# [THE REQUEST]
Repeat each line word for word.

# [DATA SECTION]

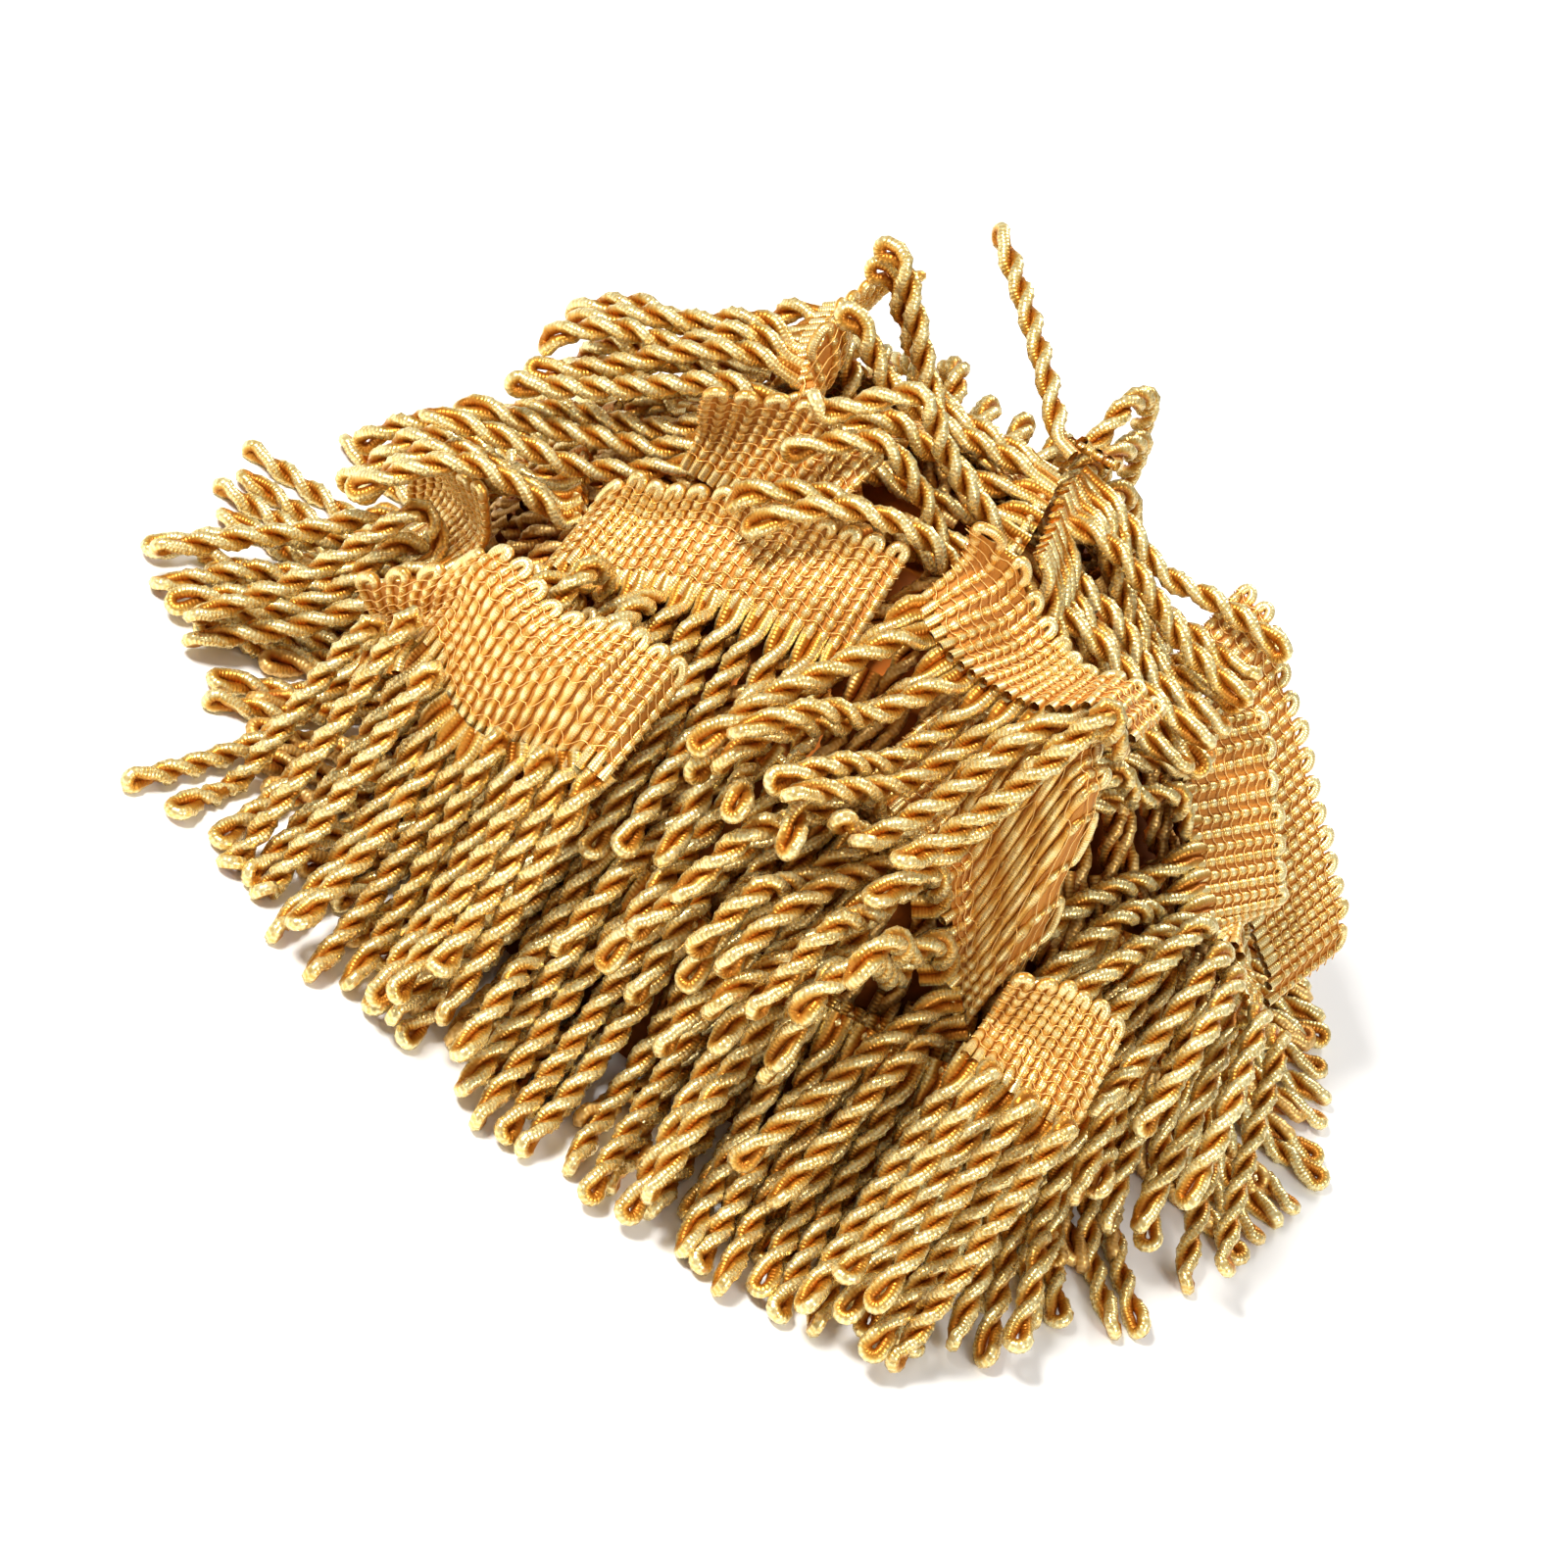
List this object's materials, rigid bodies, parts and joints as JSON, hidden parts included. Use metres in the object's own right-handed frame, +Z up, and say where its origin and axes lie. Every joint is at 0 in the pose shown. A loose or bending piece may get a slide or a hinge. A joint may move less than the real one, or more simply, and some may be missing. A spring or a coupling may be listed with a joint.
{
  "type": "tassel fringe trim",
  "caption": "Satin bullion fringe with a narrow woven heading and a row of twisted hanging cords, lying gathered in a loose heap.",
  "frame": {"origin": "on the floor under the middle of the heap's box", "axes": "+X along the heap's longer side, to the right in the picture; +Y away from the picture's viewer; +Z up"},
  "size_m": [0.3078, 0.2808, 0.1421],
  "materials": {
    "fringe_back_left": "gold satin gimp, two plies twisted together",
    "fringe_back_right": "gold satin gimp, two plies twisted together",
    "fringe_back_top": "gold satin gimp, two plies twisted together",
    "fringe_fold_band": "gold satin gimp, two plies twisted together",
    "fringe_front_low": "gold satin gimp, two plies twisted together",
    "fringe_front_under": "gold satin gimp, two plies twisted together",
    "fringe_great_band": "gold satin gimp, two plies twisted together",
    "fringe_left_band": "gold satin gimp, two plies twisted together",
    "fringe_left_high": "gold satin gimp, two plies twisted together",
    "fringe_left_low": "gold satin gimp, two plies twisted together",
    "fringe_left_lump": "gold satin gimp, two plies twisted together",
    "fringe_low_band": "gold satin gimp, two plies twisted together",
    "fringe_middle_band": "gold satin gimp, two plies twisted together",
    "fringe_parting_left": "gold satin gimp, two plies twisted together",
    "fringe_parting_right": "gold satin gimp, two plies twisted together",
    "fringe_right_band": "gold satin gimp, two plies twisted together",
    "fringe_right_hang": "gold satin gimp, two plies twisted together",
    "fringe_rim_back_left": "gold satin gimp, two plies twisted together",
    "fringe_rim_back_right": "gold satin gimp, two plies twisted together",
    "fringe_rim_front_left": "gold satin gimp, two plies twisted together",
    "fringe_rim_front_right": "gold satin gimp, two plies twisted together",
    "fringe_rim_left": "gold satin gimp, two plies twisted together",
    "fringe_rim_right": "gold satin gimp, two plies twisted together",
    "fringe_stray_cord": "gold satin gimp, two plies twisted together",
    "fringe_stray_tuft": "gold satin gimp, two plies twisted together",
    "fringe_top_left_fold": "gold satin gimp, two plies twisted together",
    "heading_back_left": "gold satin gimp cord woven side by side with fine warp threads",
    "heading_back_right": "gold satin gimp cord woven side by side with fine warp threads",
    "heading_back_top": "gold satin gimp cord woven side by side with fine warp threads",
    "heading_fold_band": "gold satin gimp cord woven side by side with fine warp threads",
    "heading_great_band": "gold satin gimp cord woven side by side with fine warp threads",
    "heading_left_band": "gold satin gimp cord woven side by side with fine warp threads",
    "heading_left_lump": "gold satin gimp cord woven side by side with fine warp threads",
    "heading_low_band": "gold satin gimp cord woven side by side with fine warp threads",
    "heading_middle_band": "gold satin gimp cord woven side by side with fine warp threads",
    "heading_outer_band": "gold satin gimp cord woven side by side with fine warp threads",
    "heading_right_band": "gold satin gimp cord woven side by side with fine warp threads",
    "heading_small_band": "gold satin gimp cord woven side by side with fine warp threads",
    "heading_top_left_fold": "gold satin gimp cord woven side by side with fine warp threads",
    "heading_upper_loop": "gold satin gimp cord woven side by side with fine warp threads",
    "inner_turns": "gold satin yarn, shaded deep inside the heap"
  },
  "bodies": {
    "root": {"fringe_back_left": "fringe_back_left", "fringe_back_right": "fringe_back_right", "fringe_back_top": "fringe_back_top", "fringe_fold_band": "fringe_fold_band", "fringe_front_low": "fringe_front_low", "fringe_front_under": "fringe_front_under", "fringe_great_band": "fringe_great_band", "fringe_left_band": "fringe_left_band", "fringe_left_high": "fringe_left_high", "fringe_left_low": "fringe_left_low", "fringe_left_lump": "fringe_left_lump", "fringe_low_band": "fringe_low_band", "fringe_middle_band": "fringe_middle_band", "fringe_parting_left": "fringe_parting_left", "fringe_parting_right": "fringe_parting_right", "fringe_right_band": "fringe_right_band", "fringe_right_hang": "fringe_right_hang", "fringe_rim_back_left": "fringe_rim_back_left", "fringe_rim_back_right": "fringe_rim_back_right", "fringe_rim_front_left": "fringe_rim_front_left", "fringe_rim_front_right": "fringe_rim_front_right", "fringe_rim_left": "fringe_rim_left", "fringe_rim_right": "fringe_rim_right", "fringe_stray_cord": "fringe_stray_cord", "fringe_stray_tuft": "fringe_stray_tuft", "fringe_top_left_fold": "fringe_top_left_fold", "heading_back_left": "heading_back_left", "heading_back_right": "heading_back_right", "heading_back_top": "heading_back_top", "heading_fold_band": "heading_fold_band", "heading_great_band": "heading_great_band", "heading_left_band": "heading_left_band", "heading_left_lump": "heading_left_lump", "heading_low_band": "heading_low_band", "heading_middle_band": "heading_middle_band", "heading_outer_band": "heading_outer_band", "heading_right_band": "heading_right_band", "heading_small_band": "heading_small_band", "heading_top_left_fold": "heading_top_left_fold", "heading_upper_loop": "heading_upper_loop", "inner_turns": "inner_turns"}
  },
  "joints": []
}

# [WRITTEN ANSWER]
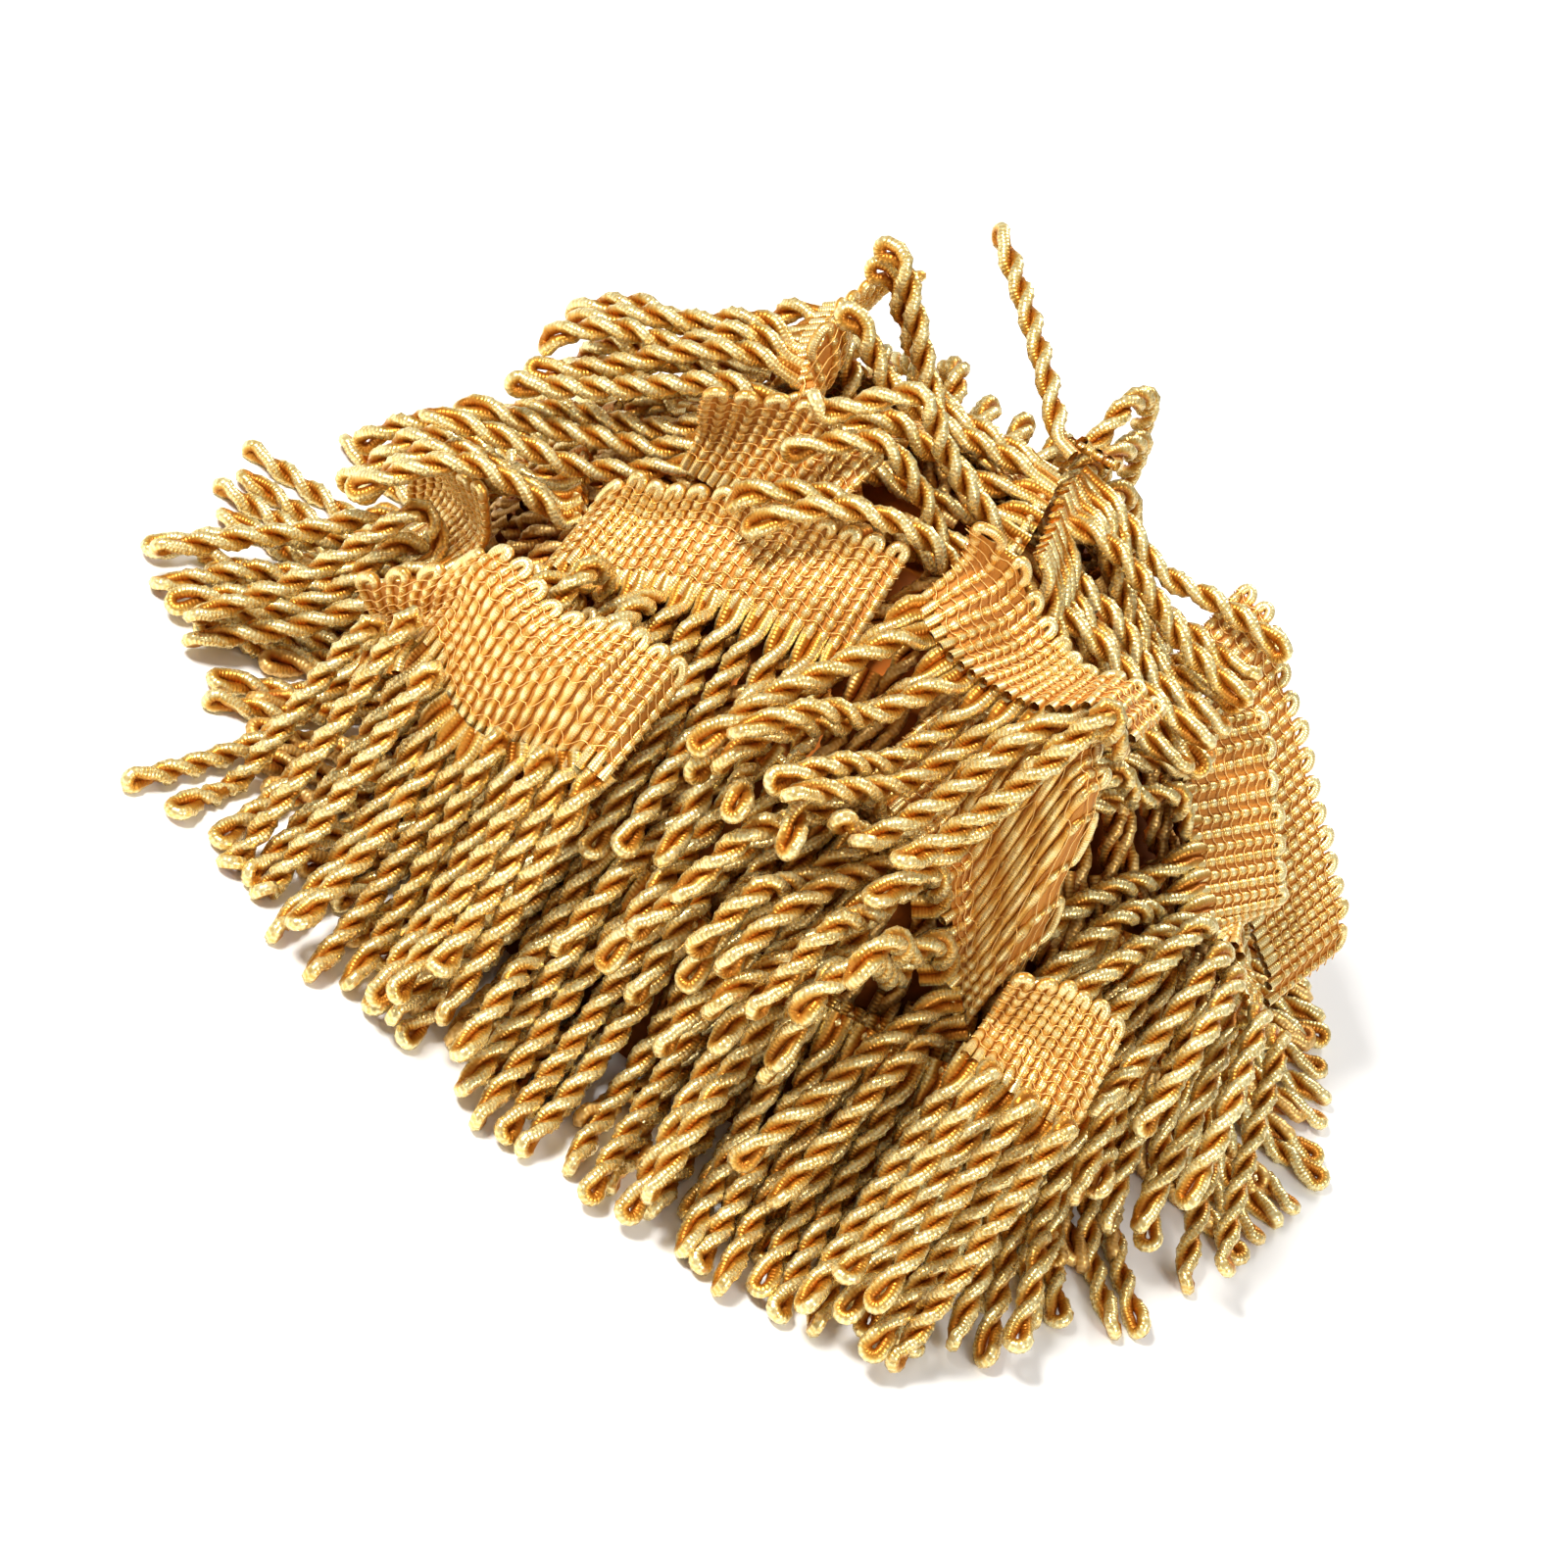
List this object's materials, rigid bodies, parts and joints as JSON, hidden parts included. Use metres in the object's own right-handed frame, +Z up, and say where its origin and axes lie. Every joint is at 0 in the pose shown. A loose or bending piece may get a slide or a hinge. A joint may move less than the real one, or more simply, and some may be missing. A spring or a coupling may be listed with a joint.
{
  "type": "tassel fringe trim",
  "caption": "Satin bullion fringe with a narrow woven heading and a row of twisted hanging cords, lying gathered in a loose heap.",
  "frame": {"origin": "on the floor under the middle of the heap's box", "axes": "+X along the heap's longer side, to the right in the picture; +Y away from the picture's viewer; +Z up"},
  "size_m": [0.3078, 0.2808, 0.1421],
  "materials": {
    "fringe_back_left": "gold satin gimp, two plies twisted together",
    "fringe_back_right": "gold satin gimp, two plies twisted together",
    "fringe_back_top": "gold satin gimp, two plies twisted together",
    "fringe_fold_band": "gold satin gimp, two plies twisted together",
    "fringe_front_low": "gold satin gimp, two plies twisted together",
    "fringe_front_under": "gold satin gimp, two plies twisted together",
    "fringe_great_band": "gold satin gimp, two plies twisted together",
    "fringe_left_band": "gold satin gimp, two plies twisted together",
    "fringe_left_high": "gold satin gimp, two plies twisted together",
    "fringe_left_low": "gold satin gimp, two plies twisted together",
    "fringe_left_lump": "gold satin gimp, two plies twisted together",
    "fringe_low_band": "gold satin gimp, two plies twisted together",
    "fringe_middle_band": "gold satin gimp, two plies twisted together",
    "fringe_parting_left": "gold satin gimp, two plies twisted together",
    "fringe_parting_right": "gold satin gimp, two plies twisted together",
    "fringe_right_band": "gold satin gimp, two plies twisted together",
    "fringe_right_hang": "gold satin gimp, two plies twisted together",
    "fringe_rim_back_left": "gold satin gimp, two plies twisted together",
    "fringe_rim_back_right": "gold satin gimp, two plies twisted together",
    "fringe_rim_front_left": "gold satin gimp, two plies twisted together",
    "fringe_rim_front_right": "gold satin gimp, two plies twisted together",
    "fringe_rim_left": "gold satin gimp, two plies twisted together",
    "fringe_rim_right": "gold satin gimp, two plies twisted together",
    "fringe_stray_cord": "gold satin gimp, two plies twisted together",
    "fringe_stray_tuft": "gold satin gimp, two plies twisted together",
    "fringe_top_left_fold": "gold satin gimp, two plies twisted together",
    "heading_back_left": "gold satin gimp cord woven side by side with fine warp threads",
    "heading_back_right": "gold satin gimp cord woven side by side with fine warp threads",
    "heading_back_top": "gold satin gimp cord woven side by side with fine warp threads",
    "heading_fold_band": "gold satin gimp cord woven side by side with fine warp threads",
    "heading_great_band": "gold satin gimp cord woven side by side with fine warp threads",
    "heading_left_band": "gold satin gimp cord woven side by side with fine warp threads",
    "heading_left_lump": "gold satin gimp cord woven side by side with fine warp threads",
    "heading_low_band": "gold satin gimp cord woven side by side with fine warp threads",
    "heading_middle_band": "gold satin gimp cord woven side by side with fine warp threads",
    "heading_outer_band": "gold satin gimp cord woven side by side with fine warp threads",
    "heading_right_band": "gold satin gimp cord woven side by side with fine warp threads",
    "heading_small_band": "gold satin gimp cord woven side by side with fine warp threads",
    "heading_top_left_fold": "gold satin gimp cord woven side by side with fine warp threads",
    "heading_upper_loop": "gold satin gimp cord woven side by side with fine warp threads",
    "inner_turns": "gold satin yarn, shaded deep inside the heap"
  },
  "bodies": {
    "root": {"fringe_back_left": "fringe_back_left", "fringe_back_right": "fringe_back_right", "fringe_back_top": "fringe_back_top", "fringe_fold_band": "fringe_fold_band", "fringe_front_low": "fringe_front_low", "fringe_front_under": "fringe_front_under", "fringe_great_band": "fringe_great_band", "fringe_left_band": "fringe_left_band", "fringe_left_high": "fringe_left_high", "fringe_left_low": "fringe_left_low", "fringe_left_lump": "fringe_left_lump", "fringe_low_band": "fringe_low_band", "fringe_middle_band": "fringe_middle_band", "fringe_parting_left": "fringe_parting_left", "fringe_parting_right": "fringe_parting_right", "fringe_right_band": "fringe_right_band", "fringe_right_hang": "fringe_right_hang", "fringe_rim_back_left": "fringe_rim_back_left", "fringe_rim_back_right": "fringe_rim_back_right", "fringe_rim_front_left": "fringe_rim_front_left", "fringe_rim_front_right": "fringe_rim_front_right", "fringe_rim_left": "fringe_rim_left", "fringe_rim_right": "fringe_rim_right", "fringe_stray_cord": "fringe_stray_cord", "fringe_stray_tuft": "fringe_stray_tuft", "fringe_top_left_fold": "fringe_top_left_fold", "heading_back_left": "heading_back_left", "heading_back_right": "heading_back_right", "heading_back_top": "heading_back_top", "heading_fold_band": "heading_fold_band", "heading_great_band": "heading_great_band", "heading_left_band": "heading_left_band", "heading_left_lump": "heading_left_lump", "heading_low_band": "heading_low_band", "heading_middle_band": "heading_middle_band", "heading_outer_band": "heading_outer_band", "heading_right_band": "heading_right_band", "heading_small_band": "heading_small_band", "heading_top_left_fold": "heading_top_left_fold", "heading_upper_loop": "heading_upper_loop", "inner_turns": "inner_turns"}
  },
  "joints": []
}